For email, configure an SMTP server, a sender address, and one or more recipients:
export CONBENCH_DB_URL="postgres://..."
export CONBENCH_ALERT_EMAIL_SMTP_ADDR="smtp.example:587"
export CONBENCH_ALERT_EMAIL_FROM="Conbench Alerts <alerts@example.com>"
export CONBENCH_ALERT_EMAIL_TO="ops@example.com,perf@example.com"
export CONBENCH_ALERT_EMAIL_USERNAME="smtp-user"
export CONBENCH_ALERT_EMAIL_PASSWORD="..."
conbench admin alerts deliver --channel email --format json
CONBENCH_ALERT_EMAIL_USERNAME and CONBENCH_ALERT_EMAIL_PASSWORD are
optional, but must be set together when the SMTP server requires authentication.
The durable outbox target is the normalized recipient list, not the SMTP server
or password, so retries are idempotent for each alert event and recipient set.

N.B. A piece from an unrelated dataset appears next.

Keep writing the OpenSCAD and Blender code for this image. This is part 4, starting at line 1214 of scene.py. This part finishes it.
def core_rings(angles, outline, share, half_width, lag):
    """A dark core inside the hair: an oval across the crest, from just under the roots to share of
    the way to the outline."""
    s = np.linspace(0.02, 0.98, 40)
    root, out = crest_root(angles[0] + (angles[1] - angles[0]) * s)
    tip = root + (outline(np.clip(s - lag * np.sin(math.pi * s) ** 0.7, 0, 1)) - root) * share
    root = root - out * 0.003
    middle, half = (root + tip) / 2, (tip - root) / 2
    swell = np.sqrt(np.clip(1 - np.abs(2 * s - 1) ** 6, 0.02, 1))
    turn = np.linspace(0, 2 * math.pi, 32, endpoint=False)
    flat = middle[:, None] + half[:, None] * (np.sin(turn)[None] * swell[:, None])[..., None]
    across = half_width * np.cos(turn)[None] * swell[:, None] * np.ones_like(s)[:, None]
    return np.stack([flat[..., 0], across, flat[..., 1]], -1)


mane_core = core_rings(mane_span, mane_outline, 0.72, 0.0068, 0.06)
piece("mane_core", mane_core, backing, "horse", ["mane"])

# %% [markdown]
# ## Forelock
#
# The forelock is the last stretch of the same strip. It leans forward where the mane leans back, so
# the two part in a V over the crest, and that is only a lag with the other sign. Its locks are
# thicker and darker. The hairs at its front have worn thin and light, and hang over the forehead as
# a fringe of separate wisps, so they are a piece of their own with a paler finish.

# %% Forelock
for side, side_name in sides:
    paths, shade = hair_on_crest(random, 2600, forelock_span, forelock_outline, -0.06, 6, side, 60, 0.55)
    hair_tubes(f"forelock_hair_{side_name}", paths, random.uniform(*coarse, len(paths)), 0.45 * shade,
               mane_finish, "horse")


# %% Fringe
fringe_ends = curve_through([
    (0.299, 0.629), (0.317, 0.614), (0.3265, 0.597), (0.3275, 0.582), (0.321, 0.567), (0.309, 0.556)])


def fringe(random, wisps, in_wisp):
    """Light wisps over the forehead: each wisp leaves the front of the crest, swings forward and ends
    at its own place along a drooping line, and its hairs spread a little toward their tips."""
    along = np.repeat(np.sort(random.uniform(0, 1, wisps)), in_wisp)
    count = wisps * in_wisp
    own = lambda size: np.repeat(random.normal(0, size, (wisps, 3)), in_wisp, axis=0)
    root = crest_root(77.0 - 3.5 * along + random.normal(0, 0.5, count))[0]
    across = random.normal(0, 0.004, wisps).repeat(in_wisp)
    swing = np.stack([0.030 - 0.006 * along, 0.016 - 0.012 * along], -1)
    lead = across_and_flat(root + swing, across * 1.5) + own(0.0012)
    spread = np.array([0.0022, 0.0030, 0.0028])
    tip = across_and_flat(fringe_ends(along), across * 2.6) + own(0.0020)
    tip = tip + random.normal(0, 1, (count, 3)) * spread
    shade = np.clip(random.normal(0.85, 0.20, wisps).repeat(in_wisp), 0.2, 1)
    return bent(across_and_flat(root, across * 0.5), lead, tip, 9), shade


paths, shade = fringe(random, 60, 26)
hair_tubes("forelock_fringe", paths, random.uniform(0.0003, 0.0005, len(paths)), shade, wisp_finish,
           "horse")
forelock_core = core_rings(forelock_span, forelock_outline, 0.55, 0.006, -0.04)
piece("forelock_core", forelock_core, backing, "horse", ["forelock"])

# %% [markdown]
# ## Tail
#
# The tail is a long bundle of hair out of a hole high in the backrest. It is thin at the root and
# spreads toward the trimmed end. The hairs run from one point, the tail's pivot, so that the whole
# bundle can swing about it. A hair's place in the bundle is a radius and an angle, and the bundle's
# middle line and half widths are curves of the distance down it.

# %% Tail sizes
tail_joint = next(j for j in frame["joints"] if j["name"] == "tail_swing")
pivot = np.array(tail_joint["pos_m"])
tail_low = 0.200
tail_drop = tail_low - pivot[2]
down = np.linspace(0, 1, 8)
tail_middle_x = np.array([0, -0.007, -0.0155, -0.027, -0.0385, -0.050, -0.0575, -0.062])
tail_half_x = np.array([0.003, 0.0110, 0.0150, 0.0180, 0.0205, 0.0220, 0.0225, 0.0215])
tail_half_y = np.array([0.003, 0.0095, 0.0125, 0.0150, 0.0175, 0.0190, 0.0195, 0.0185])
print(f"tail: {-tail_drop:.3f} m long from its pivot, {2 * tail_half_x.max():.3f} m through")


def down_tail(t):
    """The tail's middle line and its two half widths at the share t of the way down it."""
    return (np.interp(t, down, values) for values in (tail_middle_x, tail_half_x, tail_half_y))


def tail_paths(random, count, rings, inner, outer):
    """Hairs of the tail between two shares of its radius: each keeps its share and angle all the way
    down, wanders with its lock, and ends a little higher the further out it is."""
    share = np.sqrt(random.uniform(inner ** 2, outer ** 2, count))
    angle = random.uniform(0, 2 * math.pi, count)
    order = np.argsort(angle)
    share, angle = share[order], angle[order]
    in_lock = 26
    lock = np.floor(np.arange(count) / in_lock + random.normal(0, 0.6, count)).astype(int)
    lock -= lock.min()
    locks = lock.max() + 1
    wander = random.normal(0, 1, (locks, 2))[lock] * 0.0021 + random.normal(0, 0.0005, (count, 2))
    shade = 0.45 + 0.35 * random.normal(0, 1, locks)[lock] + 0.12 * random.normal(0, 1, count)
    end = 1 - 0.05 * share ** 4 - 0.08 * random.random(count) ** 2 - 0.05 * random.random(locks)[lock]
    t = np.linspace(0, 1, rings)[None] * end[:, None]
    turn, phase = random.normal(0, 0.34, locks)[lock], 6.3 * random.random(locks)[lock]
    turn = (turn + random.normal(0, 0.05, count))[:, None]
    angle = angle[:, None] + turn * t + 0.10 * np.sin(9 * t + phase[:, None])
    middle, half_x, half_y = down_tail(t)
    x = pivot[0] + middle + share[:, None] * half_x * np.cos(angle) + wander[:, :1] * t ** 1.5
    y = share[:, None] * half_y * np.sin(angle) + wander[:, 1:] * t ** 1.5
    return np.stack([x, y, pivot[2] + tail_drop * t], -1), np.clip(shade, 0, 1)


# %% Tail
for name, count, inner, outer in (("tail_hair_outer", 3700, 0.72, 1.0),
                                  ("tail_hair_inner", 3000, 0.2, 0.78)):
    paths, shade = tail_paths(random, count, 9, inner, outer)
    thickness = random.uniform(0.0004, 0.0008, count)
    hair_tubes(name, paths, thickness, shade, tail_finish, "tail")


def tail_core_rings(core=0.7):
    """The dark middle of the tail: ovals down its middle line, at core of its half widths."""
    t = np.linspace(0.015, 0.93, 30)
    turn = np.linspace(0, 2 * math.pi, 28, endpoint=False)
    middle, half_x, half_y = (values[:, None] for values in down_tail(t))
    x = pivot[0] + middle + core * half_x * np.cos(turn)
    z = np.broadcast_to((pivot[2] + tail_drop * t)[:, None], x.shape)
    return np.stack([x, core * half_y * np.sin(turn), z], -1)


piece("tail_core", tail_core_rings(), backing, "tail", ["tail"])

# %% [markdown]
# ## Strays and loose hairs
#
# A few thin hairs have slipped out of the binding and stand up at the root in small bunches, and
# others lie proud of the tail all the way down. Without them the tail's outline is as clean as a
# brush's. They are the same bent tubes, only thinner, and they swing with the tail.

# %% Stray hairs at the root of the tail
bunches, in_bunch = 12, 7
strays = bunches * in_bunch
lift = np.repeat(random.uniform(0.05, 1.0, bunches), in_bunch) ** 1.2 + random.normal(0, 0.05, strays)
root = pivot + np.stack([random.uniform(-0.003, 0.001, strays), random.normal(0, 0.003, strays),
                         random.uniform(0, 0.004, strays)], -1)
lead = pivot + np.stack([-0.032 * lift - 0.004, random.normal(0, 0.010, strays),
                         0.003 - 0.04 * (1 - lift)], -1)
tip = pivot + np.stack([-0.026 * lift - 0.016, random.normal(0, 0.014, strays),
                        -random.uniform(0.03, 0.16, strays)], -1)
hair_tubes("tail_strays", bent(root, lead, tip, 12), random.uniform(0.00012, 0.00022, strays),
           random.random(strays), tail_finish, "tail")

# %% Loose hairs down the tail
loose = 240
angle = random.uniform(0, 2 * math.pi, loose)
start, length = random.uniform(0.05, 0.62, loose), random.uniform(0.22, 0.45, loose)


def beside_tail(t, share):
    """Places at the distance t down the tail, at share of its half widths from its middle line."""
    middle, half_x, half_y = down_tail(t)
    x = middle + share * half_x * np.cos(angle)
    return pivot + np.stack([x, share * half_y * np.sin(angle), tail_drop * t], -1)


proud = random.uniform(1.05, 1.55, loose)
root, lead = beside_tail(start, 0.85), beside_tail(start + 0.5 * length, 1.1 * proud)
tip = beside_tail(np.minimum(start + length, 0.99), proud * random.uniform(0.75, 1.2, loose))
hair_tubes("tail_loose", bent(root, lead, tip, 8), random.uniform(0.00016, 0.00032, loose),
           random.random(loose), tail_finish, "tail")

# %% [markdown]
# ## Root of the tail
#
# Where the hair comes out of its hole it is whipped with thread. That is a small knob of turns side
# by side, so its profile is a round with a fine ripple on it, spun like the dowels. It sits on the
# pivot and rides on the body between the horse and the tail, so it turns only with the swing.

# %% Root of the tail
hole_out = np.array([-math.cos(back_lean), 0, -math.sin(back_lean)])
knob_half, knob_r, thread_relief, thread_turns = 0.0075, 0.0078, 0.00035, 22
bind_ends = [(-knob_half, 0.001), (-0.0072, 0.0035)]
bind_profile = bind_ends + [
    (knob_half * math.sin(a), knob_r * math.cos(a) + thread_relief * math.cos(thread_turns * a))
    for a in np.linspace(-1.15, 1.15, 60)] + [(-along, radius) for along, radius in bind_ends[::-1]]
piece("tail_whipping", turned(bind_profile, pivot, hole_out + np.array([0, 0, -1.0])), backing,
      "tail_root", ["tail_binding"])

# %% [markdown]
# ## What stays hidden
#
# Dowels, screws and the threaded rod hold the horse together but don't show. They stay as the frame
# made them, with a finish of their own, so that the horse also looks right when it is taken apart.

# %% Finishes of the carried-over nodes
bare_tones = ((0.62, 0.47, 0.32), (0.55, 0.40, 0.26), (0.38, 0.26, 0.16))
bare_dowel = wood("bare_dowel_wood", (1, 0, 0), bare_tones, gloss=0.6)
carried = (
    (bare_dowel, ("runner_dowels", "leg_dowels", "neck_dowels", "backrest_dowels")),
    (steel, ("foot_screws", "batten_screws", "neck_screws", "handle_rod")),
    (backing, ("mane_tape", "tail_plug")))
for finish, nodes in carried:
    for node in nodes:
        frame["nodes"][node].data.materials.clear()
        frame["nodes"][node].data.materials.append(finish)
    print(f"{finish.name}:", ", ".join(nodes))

Email delivery sends plain-text messages with the report URL, repository,
commit, run, rule, and alert event details.
Channel Roadmap¶
Additional notification systems should be added as server-owned delivery
channels over the same persisted alert events and delivery outbox, not by
keeping or rebuilding benchalerts. Each channel should record idempotent
delivery state and test against stored alert events rather than direct CI job
callbacks.
Do not resurrect benchalerts as a maintained Python client package.